**PROVIDED RECORDS**
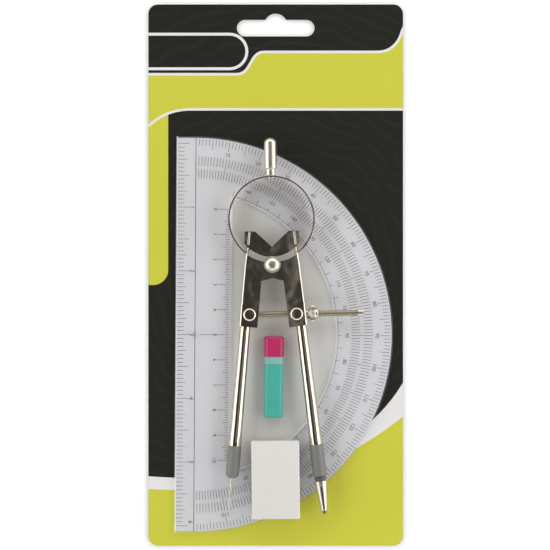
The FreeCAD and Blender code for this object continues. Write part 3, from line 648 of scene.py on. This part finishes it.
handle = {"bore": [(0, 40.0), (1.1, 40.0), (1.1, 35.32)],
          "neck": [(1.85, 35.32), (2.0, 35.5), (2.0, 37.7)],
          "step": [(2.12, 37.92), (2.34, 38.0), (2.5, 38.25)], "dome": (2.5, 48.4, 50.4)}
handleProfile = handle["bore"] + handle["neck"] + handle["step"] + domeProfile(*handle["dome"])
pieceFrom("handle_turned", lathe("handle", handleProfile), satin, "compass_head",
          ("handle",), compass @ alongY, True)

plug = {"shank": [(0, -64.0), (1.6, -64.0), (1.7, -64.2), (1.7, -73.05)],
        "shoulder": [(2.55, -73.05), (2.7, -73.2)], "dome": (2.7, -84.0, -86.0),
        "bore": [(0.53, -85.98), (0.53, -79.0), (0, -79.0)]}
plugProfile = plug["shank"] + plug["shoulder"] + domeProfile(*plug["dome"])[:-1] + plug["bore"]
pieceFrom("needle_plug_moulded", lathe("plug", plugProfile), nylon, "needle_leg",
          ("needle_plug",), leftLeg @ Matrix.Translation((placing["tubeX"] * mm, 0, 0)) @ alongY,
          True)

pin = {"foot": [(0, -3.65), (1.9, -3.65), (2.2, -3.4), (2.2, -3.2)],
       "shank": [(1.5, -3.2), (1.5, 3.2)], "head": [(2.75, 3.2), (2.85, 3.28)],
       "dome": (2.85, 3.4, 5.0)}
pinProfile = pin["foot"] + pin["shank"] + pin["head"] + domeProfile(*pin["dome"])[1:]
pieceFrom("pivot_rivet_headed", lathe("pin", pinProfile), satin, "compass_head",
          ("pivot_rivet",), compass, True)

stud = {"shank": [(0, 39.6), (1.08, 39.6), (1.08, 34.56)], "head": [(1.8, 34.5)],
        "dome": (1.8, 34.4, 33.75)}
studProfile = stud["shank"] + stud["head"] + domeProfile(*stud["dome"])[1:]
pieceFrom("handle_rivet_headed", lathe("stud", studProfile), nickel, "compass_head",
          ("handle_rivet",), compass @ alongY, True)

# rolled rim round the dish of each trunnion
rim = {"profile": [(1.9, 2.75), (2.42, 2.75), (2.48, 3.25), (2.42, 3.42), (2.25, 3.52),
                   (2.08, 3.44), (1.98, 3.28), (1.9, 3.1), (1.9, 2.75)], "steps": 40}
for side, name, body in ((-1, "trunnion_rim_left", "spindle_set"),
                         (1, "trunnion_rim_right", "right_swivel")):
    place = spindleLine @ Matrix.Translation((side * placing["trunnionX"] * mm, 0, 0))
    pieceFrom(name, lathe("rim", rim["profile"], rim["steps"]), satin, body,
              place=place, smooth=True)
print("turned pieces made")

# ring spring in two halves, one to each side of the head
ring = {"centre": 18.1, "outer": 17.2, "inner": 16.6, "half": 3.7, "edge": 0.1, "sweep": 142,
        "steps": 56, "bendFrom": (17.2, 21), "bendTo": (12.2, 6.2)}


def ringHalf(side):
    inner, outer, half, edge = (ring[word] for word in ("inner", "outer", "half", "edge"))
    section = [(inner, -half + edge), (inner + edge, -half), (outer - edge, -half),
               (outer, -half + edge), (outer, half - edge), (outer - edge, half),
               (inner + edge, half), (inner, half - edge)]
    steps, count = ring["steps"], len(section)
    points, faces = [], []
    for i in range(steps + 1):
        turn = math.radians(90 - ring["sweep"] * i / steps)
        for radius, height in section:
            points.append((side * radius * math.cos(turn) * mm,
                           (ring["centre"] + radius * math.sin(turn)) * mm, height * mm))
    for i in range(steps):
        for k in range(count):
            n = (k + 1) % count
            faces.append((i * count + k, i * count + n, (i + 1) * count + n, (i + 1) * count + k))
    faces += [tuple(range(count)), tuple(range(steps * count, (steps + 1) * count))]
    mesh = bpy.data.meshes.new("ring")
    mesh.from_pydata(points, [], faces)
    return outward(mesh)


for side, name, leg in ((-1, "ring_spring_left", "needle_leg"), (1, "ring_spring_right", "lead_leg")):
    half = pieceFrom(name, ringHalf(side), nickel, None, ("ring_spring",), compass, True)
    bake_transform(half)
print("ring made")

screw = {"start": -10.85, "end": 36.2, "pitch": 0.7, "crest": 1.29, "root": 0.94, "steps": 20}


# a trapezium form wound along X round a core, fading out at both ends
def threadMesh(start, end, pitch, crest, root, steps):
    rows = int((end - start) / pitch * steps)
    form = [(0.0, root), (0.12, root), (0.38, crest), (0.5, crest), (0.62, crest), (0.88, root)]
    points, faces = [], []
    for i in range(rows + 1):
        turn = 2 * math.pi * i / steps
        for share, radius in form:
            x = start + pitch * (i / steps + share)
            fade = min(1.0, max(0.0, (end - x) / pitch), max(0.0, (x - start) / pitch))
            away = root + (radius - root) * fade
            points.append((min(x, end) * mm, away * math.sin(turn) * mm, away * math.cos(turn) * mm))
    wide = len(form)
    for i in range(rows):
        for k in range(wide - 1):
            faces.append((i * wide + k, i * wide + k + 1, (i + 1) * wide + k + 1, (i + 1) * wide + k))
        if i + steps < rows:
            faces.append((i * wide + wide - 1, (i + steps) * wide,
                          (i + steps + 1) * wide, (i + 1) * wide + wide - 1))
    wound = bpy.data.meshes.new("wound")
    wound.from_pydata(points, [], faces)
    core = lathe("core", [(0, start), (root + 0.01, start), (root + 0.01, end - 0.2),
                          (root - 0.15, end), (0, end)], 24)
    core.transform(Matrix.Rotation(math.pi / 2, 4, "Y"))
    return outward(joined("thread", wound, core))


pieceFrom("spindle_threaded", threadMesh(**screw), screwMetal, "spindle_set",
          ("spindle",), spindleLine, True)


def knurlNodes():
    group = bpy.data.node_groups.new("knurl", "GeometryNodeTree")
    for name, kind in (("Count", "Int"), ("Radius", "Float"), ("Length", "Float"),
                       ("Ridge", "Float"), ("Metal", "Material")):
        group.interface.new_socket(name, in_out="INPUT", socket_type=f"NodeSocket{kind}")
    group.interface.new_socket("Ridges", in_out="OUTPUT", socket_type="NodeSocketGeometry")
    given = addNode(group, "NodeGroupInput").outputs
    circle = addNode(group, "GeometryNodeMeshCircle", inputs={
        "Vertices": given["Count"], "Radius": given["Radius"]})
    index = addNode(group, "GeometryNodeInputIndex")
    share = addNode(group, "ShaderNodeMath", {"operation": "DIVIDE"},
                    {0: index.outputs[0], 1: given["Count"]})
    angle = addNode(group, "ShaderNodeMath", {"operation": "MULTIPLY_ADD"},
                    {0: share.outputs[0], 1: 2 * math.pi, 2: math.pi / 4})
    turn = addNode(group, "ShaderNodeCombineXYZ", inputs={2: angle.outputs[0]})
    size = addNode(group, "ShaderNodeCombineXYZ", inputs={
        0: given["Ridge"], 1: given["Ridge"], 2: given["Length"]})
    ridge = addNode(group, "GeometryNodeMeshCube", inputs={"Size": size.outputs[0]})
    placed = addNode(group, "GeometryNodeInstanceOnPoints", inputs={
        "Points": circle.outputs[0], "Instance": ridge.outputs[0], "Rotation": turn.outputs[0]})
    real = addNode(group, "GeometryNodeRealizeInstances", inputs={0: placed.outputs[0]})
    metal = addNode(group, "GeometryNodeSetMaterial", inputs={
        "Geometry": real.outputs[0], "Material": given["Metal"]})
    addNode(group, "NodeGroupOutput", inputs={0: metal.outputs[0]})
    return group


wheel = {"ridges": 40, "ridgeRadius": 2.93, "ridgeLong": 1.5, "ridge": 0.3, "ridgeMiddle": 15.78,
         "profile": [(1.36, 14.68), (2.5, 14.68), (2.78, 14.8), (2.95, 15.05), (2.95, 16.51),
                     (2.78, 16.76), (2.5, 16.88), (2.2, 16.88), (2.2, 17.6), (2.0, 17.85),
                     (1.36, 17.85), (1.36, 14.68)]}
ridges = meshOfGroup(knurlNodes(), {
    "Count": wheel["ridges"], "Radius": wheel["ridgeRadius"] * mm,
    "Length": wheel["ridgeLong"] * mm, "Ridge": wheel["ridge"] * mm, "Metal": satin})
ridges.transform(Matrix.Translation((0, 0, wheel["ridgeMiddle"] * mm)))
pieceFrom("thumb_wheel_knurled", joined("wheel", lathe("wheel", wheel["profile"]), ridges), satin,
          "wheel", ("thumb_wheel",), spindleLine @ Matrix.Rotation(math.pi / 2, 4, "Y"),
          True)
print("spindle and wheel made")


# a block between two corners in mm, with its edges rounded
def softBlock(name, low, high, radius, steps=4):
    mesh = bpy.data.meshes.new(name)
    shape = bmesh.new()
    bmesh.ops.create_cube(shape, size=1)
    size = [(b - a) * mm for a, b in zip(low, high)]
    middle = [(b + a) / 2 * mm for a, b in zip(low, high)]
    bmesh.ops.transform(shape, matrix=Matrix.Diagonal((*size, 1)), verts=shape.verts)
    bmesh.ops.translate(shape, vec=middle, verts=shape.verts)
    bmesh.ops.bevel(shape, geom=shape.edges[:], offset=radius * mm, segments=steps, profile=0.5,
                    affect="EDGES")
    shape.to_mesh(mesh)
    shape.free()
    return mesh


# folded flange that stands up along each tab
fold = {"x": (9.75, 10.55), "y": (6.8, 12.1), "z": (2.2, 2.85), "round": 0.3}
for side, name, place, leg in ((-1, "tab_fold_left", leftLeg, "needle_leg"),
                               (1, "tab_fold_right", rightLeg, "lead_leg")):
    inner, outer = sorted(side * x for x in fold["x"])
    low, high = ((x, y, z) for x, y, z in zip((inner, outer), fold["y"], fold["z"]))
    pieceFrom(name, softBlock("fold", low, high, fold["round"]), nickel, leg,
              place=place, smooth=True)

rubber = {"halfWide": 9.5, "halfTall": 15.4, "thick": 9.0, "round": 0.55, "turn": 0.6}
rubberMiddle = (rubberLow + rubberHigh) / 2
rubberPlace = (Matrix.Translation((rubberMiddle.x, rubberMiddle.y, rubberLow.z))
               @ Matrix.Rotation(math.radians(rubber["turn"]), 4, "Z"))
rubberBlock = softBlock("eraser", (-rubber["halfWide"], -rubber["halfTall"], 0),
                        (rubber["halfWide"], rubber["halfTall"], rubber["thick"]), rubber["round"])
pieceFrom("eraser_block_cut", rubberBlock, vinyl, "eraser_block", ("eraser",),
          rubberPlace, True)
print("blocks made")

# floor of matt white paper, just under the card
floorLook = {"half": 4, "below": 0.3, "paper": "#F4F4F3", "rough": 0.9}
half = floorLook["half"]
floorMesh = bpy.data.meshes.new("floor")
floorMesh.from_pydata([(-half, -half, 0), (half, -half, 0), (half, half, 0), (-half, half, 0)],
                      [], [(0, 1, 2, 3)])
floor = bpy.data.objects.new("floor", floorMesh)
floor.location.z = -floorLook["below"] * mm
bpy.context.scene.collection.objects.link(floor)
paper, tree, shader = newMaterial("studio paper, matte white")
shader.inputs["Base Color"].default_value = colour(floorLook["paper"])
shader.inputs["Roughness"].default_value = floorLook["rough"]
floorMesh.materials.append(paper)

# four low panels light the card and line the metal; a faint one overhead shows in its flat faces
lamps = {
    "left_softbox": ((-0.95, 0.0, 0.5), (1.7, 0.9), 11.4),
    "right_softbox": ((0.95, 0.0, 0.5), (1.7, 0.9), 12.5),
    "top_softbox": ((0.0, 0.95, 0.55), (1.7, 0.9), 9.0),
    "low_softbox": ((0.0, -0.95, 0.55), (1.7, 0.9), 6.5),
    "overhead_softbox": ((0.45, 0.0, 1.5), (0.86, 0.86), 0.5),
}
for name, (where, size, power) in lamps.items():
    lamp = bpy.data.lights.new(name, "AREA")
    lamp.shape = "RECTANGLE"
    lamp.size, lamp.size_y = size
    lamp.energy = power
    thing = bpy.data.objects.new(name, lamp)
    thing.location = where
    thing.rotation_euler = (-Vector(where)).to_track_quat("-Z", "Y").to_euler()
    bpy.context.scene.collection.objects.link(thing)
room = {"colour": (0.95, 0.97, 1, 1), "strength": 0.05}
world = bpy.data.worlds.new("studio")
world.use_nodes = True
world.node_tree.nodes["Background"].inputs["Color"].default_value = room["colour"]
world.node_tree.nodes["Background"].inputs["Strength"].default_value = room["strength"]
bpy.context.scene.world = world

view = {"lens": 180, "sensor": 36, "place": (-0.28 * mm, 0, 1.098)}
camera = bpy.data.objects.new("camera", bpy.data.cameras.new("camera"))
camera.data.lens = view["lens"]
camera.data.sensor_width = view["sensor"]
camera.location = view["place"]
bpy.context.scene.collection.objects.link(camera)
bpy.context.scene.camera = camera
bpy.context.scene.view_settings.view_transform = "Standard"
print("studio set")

==

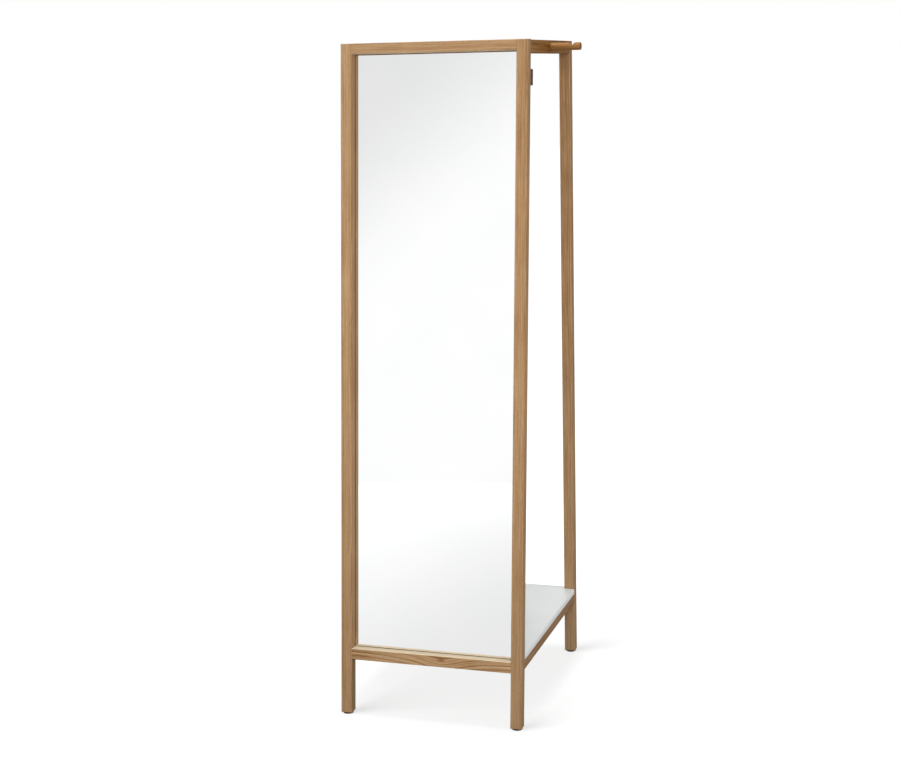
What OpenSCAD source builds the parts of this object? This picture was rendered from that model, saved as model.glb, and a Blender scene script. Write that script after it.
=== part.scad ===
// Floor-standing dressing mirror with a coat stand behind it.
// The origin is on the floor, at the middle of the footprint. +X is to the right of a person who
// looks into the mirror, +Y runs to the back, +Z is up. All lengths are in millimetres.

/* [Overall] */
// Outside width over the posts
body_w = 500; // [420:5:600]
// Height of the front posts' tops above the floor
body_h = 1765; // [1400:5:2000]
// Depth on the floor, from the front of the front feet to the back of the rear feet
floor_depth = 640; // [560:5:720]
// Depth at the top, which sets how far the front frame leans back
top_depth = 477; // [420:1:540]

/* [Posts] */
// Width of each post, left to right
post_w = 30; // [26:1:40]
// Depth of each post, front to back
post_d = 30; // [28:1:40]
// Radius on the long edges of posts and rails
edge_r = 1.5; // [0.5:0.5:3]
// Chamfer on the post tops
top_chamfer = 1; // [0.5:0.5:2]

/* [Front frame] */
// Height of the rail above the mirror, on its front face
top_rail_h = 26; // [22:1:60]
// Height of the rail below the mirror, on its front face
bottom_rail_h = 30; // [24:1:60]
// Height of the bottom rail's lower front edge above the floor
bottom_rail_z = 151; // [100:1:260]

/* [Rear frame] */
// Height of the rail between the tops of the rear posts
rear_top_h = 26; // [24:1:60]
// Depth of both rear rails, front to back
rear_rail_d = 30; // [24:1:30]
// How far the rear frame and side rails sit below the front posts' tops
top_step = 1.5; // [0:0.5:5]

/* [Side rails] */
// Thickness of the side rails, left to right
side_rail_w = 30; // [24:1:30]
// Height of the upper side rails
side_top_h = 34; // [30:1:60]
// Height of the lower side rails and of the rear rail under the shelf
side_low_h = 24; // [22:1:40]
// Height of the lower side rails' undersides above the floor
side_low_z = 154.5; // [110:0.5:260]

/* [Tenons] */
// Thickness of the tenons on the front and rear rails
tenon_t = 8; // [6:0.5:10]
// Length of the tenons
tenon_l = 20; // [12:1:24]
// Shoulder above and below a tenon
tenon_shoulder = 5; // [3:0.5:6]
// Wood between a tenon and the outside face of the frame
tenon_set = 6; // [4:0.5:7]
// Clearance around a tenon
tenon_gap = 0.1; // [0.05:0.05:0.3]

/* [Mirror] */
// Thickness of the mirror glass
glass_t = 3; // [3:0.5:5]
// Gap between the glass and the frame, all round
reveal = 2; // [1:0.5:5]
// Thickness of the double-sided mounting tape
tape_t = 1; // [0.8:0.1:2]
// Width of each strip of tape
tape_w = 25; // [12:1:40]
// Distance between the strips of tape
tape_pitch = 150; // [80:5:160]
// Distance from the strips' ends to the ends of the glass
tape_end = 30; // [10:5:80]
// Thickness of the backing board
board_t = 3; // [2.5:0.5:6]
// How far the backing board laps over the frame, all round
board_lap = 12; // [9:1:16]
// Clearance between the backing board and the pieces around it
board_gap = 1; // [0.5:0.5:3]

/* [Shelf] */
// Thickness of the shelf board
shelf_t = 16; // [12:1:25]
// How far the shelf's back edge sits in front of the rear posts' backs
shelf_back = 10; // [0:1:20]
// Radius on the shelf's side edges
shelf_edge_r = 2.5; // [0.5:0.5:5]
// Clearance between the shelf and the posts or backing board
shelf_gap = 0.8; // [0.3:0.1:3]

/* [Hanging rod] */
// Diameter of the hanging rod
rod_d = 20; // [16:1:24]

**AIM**
From the entries above, give again exactly the lines running from the line with "What OpenSCAD source" to the line with "side_low_z = 154.5; // [110:0.5:260]"; include both of those lines.

**TASK SOLUTION**
What OpenSCAD source builds the parts of this object? This picture was rendered from that model, saved as model.glb, and a Blender scene script. Write that script after it.
=== part.scad ===
// Floor-standing dressing mirror with a coat stand behind it.
// The origin is on the floor, at the middle of the footprint. +X is to the right of a person who
// looks into the mirror, +Y runs to the back, +Z is up. All lengths are in millimetres.

/* [Overall] */
// Outside width over the posts
body_w = 500; // [420:5:600]
// Height of the front posts' tops above the floor
body_h = 1765; // [1400:5:2000]
// Depth on the floor, from the front of the front feet to the back of the rear feet
floor_depth = 640; // [560:5:720]
// Depth at the top, which sets how far the front frame leans back
top_depth = 477; // [420:1:540]

/* [Posts] */
// Width of each post, left to right
post_w = 30; // [26:1:40]
// Depth of each post, front to back
post_d = 30; // [28:1:40]
// Radius on the long edges of posts and rails
edge_r = 1.5; // [0.5:0.5:3]
// Chamfer on the post tops
top_chamfer = 1; // [0.5:0.5:2]

/* [Front frame] */
// Height of the rail above the mirror, on its front face
top_rail_h = 26; // [22:1:60]
// Height of the rail below the mirror, on its front face
bottom_rail_h = 30; // [24:1:60]
// Height of the bottom rail's lower front edge above the floor
bottom_rail_z = 151; // [100:1:260]

/* [Rear frame] */
// Height of the rail between the tops of the rear posts
rear_top_h = 26; // [24:1:60]
// Depth of both rear rails, front to back
rear_rail_d = 30; // [24:1:30]
// How far the rear frame and side rails sit below the front posts' tops
top_step = 1.5; // [0:0.5:5]

/* [Side rails] */
// Thickness of the side rails, left to right
side_rail_w = 30; // [24:1:30]
// Height of the upper side rails
side_top_h = 34; // [30:1:60]
// Height of the lower side rails and of the rear rail under the shelf
side_low_h = 24; // [22:1:40]
// Height of the lower side rails' undersides above the floor
side_low_z = 154.5; // [110:0.5:260]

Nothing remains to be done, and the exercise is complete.